Proceso
Columna Teatro
Ojos azules
Rodolfo Obregón
Toda experiencia, por desagradable que sea, tiene su efecto positivo pues se refleja en la voz. Le otorga consistencia. Cuantimás si se trata de “La voz”, el enunciante de una frase semejante, o de algún otro protagonista del mundo musical.
El hipotético regreso a la vida de Frankie Boy, para charlar con el ídolo del grunge, Kurt Cobain, tres días antes de conocerse su polémica muerte, es la materia del drama No te preocupes, ojos azules del autor y director Sergio Zurita.
Yendo al grano desde la primera imagen de la obra, Zurita enfrenta a dos astros de la música popular norteamericana que representan posturas antagónicas frente a la vida, el éxito y las contrariedades amorosas, a pesar de compartir el origen en un hogar devastado y ser, ambos, la prueba fehaciente del sueño americano.
A través de la imposible confrontación, es claro que el cinismo cultivado como herramienta de sobrevivencia por Frank Sinatra le permite asimilar los golpes de la vida y transformarlos en la materia de su oficio, mientras la sensibilidad extrema conduce al vocalista de Nirvana a volarse la cabeza de un escopetazo.
La diferencia temporal entre los cantantes, que confiesan su mutua admiración, marca un matiz interesante en la forma de encarar la popularidad y el éxito económico.
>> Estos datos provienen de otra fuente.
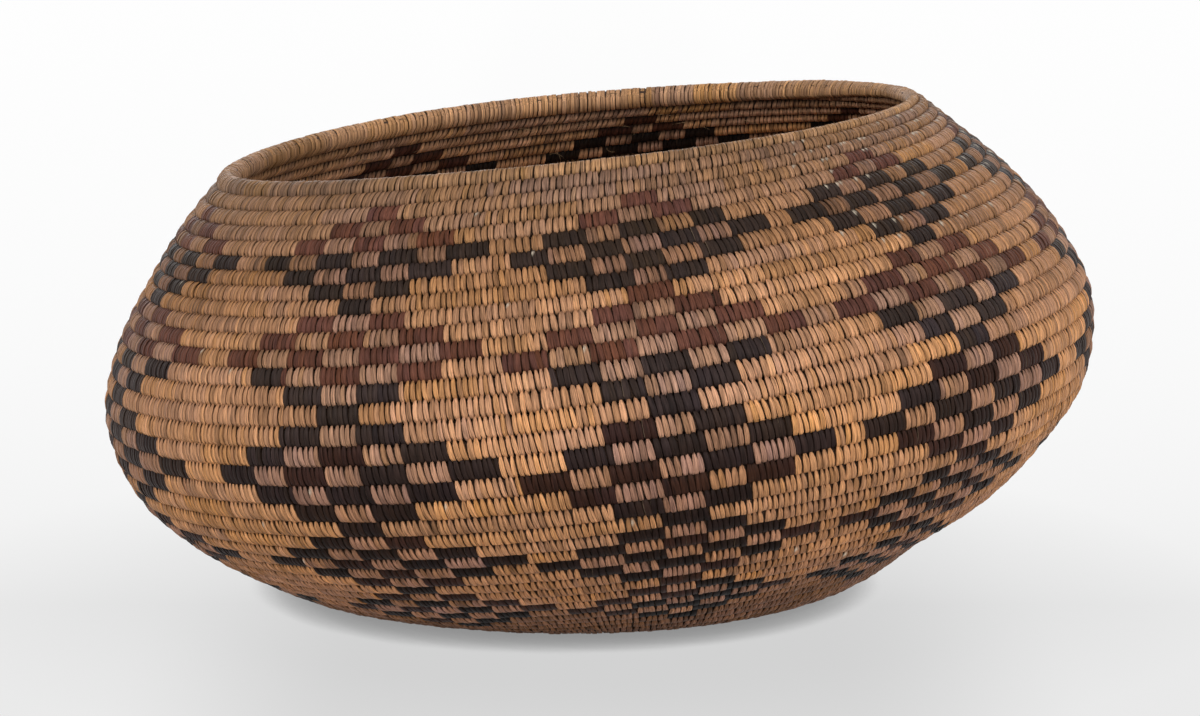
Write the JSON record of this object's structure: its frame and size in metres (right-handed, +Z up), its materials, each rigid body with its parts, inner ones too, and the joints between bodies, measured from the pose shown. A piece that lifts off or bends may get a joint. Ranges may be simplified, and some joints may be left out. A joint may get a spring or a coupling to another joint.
{
  "type": "coiled basket jar",
  "caption": "Round leaning storage basket with a wide belly and narrower mouth, one coil wound from a start knot to a bound rim.",
  "frame": {"origin": "middle of the base's flat underside, on the surface that the basket stands on", "axes": "+Z up, -Y the side that the picture shows, +X to the right in that view, where the leaning rim is higher"},
  "size_m": [0.4341, 0.4364, 0.2182],
  "materials": {
    "rim_binding": "satin",
    "upper_splint": "satin",
    "wall_splint": "satin",
    "base_splint": "matte"
  },
  "bodies": {
    "root": {"rim_coil": "rim_binding", "neck_coil": "upper_splint", "upper_shoulder_coil": "upper_splint", "lower_shoulder_coil": "wall_splint", "upper_belly_coil": "wall_splint", "lower_belly_coil": "wall_splint", "upper_flank_coil": "wall_splint", "lower_flank_coil": "wall_splint", "heel_coil": "base_splint", "foot_coil": "base_splint", "outer_base_coil": "base_splint", "middle_base_coil": "base_splint", "inner_base_coil": "base_splint", "start_knot": "base_splint"}
  },
  "joints": []
}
Mientras Sinatra pertenece a aquellos que, validos de cualquier medio, conquistaron la cumbre de la pirámide social, Cobain es la expresión de un grupo generacional que no cree siquiera en el sueño.
A través de un diálogo brillante, que echa mano lógicamente del material propio de las canciones, Zurita construye una obra breve y eficiente, con un bien dosificado sentido del humor, que convoca a un público específico (el cual está desbordando la capacidad de La Gruta, donde se representa todos los lunes) y le cumple cabalmente.
Eficaz es también su sencilla puesta en escena, sobre un espacio mínimo donde Óscar Almeida recupera el gusto aguerrido y asfixiante de Courtney Love; si bien la tensión del encuentro, que pretende disuadir a Cobain del suicidio, tiende a diluirse en un trazo escénico con frecuentes concesiones al comportamiento cotidiano.
Símbolo preciso de las diferencias de actitud entre ambos personajes, el contrastado temperamento actoral de Juan Carlos Colombo y Roberto Soto resulta el punto más atractivo de la escenificación.
Haciendo gala de formalismo y coqueteos con el público, que en otras circunstancias resultarían reprobables, Colombo construye un Sinatra firme (a pesar del triste play-back) y encantador que termina por robarle la escena al suicida de la mirada transparente.
En contraste con la despiadada frivolidad de Ojos azules, Roberto Soto trabaja a partir de la interiorización de Kurt Cobain. Actor de espléndida presencia y fina sensibilidad, Soto pierde sin embargo algunos detalles importantes del contexto de la obra como el hecho de que el celestial intérprete de Chicago aparezca frente a él justo después de un arponazo.
Del mismo modo, su lánguido personaje tiende a perder de vista la presencia permanente del arma que otorga tensión al diálogo y el argumento definitivo para zanjarlo.
Pero el triunfo artístico de Sinatra, que termina convertido en el protagonista de la obra a pesar de su fallida misión, obedece a un problema técnico relacionado justamente con la emisión de la voz.
Preocupado honestamente por construir la vida interior de su personaje, Soto cae en un manejo monótono de las inflexiones verbales. Tal parece que es el actor y no el personaje quien transita por una profunda depresión. Al desdeñar la construcción formal del habla, desdeña la enseñanza principal de Frankie Boy, la hermosa frase que nos recuerda, como dirían los seguidores de Roy Hart, que la voz es un músculo del alma.